> _Exercise requirements_
Repeat the material in full. Keep every line exactly as it is.
-- START --
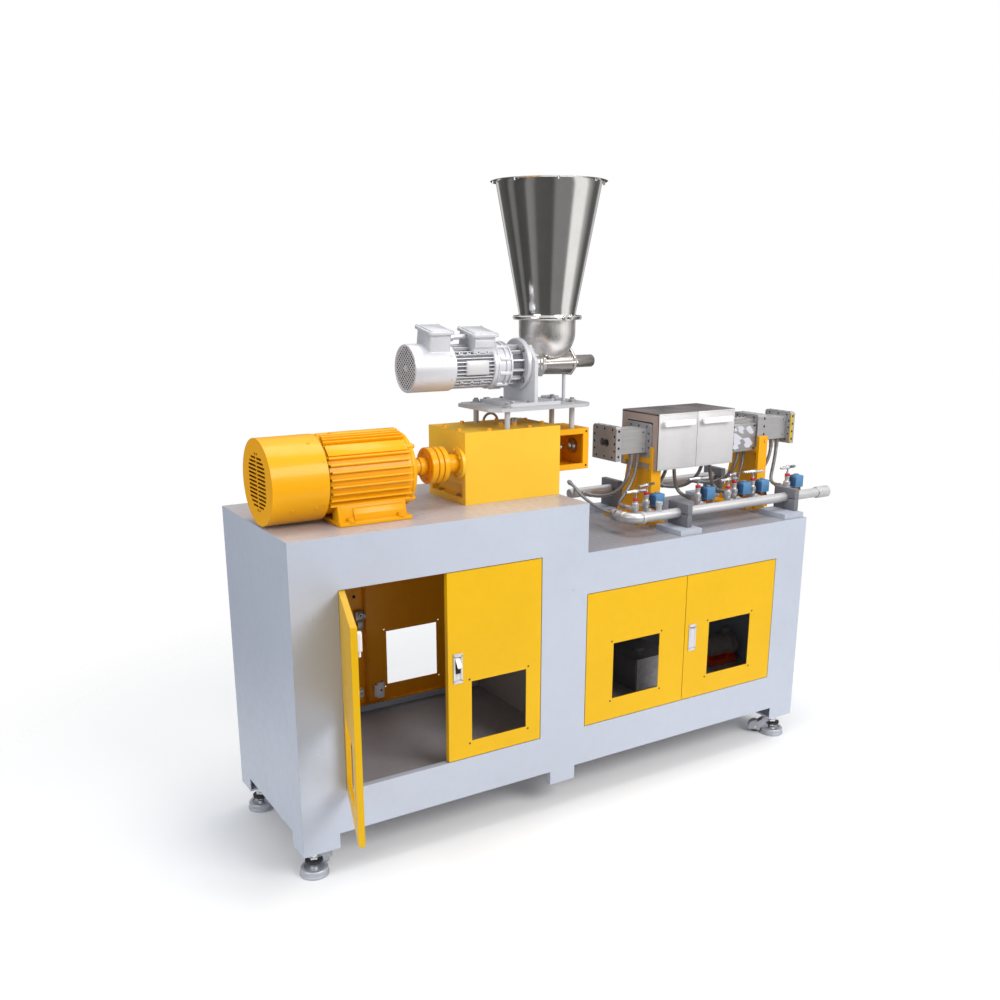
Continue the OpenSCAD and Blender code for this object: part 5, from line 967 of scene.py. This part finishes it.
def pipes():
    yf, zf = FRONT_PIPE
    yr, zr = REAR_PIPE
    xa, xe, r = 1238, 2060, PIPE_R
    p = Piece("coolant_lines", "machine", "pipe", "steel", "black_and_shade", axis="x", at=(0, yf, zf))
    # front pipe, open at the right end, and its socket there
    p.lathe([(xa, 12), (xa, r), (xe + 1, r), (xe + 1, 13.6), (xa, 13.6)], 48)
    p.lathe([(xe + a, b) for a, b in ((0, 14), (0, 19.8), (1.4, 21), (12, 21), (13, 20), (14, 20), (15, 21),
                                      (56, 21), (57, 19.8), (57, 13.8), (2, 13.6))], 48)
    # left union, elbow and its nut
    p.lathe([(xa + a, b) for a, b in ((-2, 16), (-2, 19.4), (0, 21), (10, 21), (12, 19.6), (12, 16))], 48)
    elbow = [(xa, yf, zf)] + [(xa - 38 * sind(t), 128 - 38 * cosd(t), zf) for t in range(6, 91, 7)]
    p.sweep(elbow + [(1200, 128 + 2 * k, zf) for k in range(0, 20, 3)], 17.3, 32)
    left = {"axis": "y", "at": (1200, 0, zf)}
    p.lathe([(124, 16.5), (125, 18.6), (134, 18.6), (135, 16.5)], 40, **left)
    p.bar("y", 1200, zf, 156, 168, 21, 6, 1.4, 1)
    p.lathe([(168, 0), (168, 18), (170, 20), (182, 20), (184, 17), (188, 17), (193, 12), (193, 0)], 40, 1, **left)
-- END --
> _Result for this task_
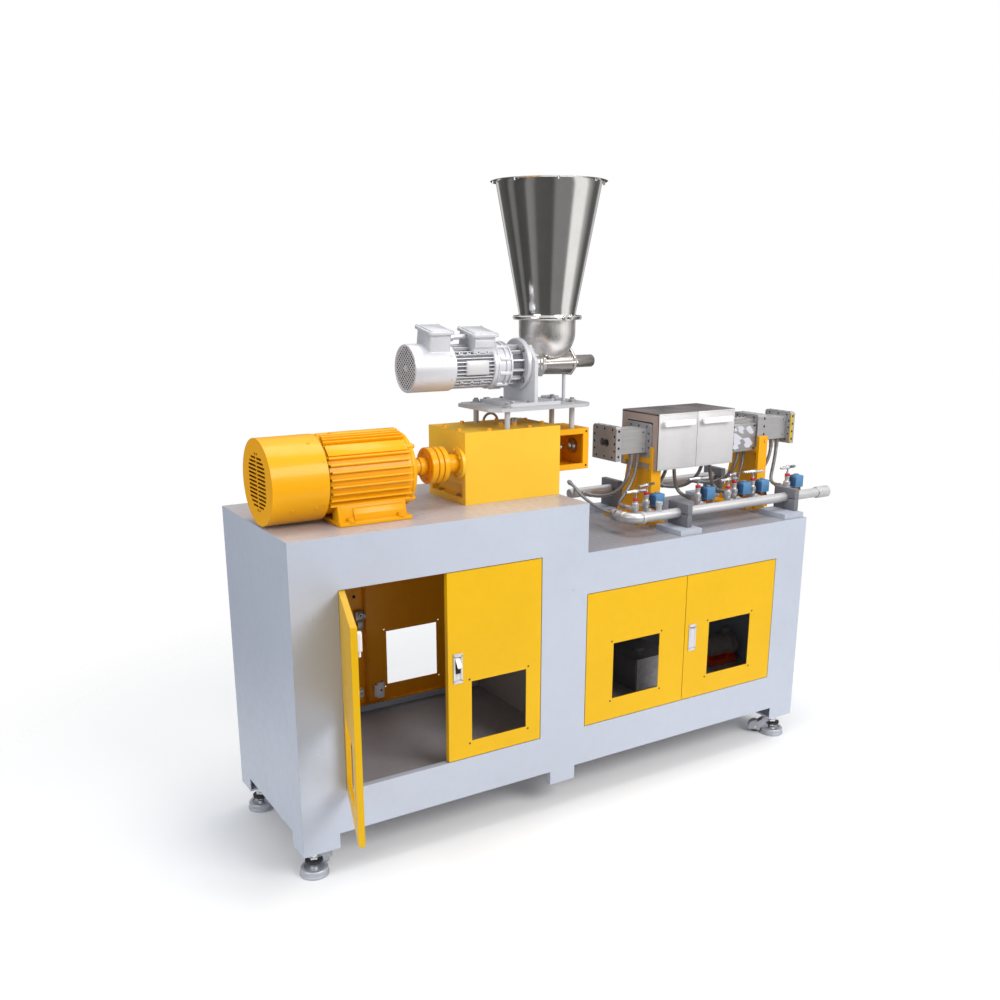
Continue the OpenSCAD and Blender code for this object: part 5, from line 967 of scene.py. This part finishes it.
def pipes():
    yf, zf = FRONT_PIPE
    yr, zr = REAR_PIPE
    xa, xe, r = 1238, 2060, PIPE_R
    p = Piece("coolant_lines", "machine", "pipe", "steel", "black_and_shade", axis="x", at=(0, yf, zf))
    # front pipe, open at the right end, and its socket there
    p.lathe([(xa, 12), (xa, r), (xe + 1, r), (xe + 1, 13.6), (xa, 13.6)], 48)
    p.lathe([(xe + a, b) for a, b in ((0, 14), (0, 19.8), (1.4, 21), (12, 21), (13, 20), (14, 20), (15, 21),
                                      (56, 21), (57, 19.8), (57, 13.8), (2, 13.6))], 48)
    # left union, elbow and its nut
    p.lathe([(xa + a, b) for a, b in ((-2, 16), (-2, 19.4), (0, 21), (10, 21), (12, 19.6), (12, 16))], 48)
    elbow = [(xa, yf, zf)] + [(xa - 38 * sind(t), 128 - 38 * cosd(t), zf) for t in range(6, 91, 7)]
    p.sweep(elbow + [(1200, 128 + 2 * k, zf) for k in range(0, 20, 3)], 17.3, 32)
    left = {"axis": "y", "at": (1200, 0, zf)}
    p.lathe([(124, 16.5), (125, 18.6), (134, 18.6), (135, 16.5)], 40, **left)
    p.bar("y", 1200, zf, 156, 168, 21, 6, 1.4, 1)
    p.lathe([(168, 0), (168, 18), (170, 20), (182, 20), (184, 17), (188, 17), (193, 12), (193, 0)], 40, 1, **left)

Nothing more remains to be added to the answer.